Collected data:
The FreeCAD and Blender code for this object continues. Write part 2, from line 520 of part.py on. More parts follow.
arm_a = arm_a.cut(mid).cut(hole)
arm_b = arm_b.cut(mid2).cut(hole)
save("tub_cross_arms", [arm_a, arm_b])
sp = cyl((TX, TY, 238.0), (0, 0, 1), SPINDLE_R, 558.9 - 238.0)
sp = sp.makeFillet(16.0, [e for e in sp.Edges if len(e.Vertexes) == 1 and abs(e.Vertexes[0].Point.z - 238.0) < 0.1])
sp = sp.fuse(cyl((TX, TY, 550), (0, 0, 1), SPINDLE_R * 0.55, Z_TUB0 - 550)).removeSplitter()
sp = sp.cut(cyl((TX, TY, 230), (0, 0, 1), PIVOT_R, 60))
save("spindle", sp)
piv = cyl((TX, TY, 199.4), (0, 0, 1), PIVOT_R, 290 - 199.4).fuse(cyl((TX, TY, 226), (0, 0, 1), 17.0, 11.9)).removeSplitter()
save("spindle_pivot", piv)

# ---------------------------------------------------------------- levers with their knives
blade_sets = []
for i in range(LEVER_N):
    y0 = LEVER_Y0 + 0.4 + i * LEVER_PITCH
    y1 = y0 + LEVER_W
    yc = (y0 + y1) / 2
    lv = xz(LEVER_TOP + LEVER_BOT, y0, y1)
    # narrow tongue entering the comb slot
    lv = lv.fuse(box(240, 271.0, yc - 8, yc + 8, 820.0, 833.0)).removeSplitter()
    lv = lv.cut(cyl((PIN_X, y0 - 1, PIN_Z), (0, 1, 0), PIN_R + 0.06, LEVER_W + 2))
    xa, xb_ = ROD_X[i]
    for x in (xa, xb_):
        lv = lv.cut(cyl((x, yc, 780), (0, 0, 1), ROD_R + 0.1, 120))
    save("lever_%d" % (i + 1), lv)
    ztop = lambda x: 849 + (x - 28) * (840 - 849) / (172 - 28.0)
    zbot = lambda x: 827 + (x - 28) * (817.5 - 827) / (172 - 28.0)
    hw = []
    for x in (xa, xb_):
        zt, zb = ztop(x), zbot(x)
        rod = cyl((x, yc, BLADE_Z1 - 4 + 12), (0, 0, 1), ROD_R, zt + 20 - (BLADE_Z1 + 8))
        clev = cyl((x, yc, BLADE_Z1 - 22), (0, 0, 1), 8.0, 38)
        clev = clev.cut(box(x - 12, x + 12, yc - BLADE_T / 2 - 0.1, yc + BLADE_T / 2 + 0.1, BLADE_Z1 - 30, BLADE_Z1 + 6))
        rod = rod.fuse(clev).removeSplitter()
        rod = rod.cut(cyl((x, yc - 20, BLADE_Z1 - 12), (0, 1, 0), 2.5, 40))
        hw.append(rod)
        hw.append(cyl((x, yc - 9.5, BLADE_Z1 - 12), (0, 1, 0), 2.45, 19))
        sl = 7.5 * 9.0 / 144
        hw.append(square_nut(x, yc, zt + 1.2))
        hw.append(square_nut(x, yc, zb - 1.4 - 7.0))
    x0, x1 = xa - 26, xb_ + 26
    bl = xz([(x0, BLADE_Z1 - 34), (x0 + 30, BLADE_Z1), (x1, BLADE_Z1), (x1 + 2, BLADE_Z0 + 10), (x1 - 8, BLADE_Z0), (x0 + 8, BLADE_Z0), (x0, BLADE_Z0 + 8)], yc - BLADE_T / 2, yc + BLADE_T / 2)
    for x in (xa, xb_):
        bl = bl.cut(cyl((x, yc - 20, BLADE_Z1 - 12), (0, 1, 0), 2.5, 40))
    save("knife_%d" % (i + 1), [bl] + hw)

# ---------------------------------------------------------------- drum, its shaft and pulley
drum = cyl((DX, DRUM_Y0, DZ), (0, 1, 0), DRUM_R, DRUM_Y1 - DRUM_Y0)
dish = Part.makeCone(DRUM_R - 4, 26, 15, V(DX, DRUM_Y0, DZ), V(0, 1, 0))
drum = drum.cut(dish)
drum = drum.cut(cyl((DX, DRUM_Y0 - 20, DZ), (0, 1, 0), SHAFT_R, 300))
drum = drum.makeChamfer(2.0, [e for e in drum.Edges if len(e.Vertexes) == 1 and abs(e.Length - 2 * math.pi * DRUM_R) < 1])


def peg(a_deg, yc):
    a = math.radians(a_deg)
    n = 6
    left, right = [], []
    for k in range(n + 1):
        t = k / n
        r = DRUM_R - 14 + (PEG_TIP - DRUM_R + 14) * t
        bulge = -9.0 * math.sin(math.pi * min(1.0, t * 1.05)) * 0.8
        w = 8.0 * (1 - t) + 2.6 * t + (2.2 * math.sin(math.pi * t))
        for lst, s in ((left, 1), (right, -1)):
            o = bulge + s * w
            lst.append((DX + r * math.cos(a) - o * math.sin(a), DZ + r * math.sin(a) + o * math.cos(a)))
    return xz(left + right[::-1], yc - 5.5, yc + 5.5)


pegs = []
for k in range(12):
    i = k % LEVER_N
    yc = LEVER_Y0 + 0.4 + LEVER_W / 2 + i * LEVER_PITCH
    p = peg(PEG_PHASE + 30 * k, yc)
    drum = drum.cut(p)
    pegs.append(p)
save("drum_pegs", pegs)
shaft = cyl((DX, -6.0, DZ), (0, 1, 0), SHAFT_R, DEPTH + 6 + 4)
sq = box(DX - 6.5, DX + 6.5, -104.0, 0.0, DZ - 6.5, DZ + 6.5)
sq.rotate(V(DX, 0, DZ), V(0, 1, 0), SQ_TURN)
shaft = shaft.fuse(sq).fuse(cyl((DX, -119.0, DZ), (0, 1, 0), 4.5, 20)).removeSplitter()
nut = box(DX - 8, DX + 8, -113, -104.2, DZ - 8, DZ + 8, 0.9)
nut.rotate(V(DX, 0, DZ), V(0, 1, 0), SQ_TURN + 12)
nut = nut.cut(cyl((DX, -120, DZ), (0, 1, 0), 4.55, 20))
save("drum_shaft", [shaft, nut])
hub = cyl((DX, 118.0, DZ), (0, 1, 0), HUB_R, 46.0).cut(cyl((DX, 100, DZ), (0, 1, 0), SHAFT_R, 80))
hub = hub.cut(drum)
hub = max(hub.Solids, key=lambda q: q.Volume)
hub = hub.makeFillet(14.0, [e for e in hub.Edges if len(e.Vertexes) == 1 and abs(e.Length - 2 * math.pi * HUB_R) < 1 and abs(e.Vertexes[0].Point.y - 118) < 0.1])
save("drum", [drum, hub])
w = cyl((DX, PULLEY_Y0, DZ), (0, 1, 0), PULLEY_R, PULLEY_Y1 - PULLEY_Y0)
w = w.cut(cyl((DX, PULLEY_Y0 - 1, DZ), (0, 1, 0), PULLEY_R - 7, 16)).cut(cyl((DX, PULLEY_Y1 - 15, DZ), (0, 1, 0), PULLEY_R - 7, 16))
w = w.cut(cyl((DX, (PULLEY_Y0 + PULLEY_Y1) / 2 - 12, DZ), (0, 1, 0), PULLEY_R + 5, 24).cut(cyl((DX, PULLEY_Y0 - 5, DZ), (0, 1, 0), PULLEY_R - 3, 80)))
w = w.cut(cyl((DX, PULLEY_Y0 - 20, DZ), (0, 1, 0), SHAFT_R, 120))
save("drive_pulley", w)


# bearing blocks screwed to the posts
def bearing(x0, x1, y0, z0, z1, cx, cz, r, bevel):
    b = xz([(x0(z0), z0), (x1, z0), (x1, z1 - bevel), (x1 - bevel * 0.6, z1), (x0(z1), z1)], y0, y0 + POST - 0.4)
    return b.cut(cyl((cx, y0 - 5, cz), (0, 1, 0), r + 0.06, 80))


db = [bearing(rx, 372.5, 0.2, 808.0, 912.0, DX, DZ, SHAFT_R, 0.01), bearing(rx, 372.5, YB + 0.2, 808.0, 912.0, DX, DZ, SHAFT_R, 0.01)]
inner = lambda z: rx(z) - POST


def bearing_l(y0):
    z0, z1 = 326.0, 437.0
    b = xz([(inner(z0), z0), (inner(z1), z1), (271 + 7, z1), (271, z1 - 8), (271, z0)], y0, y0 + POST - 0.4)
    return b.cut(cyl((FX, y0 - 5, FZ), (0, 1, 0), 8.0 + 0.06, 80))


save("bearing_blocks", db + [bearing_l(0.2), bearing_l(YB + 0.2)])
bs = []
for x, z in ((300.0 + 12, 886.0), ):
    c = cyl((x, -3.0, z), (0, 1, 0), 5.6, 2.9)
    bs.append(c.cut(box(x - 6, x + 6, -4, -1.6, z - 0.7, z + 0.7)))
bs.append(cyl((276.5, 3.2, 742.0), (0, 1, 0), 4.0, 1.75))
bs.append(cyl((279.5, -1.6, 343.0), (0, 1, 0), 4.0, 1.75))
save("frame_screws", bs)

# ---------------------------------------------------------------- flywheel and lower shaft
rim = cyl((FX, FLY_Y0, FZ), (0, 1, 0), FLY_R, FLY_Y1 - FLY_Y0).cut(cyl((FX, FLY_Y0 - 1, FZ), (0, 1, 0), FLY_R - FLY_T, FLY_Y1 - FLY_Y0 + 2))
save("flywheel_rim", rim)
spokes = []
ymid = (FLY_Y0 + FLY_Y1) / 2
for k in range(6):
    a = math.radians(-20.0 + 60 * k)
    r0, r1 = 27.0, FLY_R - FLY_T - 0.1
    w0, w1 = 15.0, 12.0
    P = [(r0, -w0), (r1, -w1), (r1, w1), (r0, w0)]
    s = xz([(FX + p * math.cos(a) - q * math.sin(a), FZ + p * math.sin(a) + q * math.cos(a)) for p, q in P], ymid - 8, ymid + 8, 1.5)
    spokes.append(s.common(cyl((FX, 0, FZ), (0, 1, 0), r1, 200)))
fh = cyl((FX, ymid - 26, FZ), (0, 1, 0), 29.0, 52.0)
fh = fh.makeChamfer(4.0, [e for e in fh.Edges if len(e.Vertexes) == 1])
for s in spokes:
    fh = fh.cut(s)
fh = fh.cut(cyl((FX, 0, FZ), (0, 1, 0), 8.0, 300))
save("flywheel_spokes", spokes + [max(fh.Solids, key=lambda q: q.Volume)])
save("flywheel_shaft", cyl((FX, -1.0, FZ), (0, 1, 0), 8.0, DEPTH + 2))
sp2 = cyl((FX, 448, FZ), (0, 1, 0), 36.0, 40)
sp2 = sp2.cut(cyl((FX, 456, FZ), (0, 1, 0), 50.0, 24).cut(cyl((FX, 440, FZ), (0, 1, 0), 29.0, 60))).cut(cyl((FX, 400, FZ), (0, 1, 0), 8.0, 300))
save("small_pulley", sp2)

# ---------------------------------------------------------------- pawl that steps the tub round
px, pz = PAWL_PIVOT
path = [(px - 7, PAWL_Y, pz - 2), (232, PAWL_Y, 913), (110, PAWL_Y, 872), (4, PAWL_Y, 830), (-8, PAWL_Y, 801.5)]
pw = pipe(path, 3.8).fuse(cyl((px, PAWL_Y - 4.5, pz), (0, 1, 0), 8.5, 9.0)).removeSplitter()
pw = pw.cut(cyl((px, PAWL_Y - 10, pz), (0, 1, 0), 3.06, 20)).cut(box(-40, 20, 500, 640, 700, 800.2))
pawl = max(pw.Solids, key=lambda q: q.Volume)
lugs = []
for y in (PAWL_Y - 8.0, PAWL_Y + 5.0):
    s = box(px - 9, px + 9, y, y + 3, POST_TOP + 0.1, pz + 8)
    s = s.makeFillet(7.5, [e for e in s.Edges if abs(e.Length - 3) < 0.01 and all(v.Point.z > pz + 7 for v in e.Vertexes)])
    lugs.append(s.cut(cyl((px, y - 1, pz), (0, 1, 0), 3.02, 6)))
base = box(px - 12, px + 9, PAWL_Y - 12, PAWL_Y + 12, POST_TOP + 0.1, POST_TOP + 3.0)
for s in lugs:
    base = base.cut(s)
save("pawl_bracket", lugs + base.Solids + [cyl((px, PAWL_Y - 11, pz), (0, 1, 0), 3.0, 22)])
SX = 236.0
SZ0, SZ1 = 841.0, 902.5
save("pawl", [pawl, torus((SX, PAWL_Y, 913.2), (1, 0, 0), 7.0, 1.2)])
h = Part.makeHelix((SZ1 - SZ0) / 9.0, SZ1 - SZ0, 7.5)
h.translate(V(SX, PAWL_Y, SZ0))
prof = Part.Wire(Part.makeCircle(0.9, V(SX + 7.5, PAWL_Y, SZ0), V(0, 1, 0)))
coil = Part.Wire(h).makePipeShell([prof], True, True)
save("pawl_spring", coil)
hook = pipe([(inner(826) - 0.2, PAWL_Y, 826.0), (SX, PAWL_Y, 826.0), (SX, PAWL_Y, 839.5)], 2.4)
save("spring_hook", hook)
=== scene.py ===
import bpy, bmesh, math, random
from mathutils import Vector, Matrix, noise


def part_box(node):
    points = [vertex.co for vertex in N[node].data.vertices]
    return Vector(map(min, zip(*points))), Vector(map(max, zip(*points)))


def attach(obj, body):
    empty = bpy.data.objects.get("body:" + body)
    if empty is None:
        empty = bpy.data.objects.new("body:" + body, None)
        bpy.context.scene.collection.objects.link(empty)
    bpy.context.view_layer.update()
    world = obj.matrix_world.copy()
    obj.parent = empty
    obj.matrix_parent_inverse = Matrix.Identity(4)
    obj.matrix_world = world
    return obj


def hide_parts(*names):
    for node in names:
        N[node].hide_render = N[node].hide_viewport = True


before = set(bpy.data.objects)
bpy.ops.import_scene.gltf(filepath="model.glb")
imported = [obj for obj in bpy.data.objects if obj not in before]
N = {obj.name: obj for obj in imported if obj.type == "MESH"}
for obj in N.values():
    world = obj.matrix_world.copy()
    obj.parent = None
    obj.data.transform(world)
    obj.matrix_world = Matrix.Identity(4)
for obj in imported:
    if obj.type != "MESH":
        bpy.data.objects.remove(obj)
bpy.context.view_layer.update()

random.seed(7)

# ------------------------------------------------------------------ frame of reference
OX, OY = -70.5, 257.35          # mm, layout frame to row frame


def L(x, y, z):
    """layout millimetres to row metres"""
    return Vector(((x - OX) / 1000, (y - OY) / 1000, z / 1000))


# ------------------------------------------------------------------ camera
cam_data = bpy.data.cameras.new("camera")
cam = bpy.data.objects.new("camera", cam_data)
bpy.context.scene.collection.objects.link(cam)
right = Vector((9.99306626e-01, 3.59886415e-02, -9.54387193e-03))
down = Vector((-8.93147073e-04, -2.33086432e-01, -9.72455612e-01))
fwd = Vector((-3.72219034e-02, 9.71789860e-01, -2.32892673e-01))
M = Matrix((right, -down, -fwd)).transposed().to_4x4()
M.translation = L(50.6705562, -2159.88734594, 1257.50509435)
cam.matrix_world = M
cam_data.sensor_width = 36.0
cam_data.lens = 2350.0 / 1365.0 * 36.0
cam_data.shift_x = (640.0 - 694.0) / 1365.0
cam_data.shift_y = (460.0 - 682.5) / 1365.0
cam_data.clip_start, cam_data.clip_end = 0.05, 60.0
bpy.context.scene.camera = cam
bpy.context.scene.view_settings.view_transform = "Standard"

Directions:
Transcribe the lines above from the one with "obj.parent = None" through the one with "return Vector(((x - OX)". Include both ends and leave out every other line.

Output for this task:
    obj.parent = None
    obj.data.transform(world)
    obj.matrix_world = Matrix.Identity(4)
for obj in imported:
    if obj.type != "MESH":
        bpy.data.objects.remove(obj)
bpy.context.view_layer.update()

random.seed(7)

# ------------------------------------------------------------------ frame of reference
OX, OY = -70.5, 257.35          # mm, layout frame to row frame


def L(x, y, z):
    """layout millimetres to row metres"""
    return Vector(((x - OX) / 1000, (y - OY) / 1000, z / 1000))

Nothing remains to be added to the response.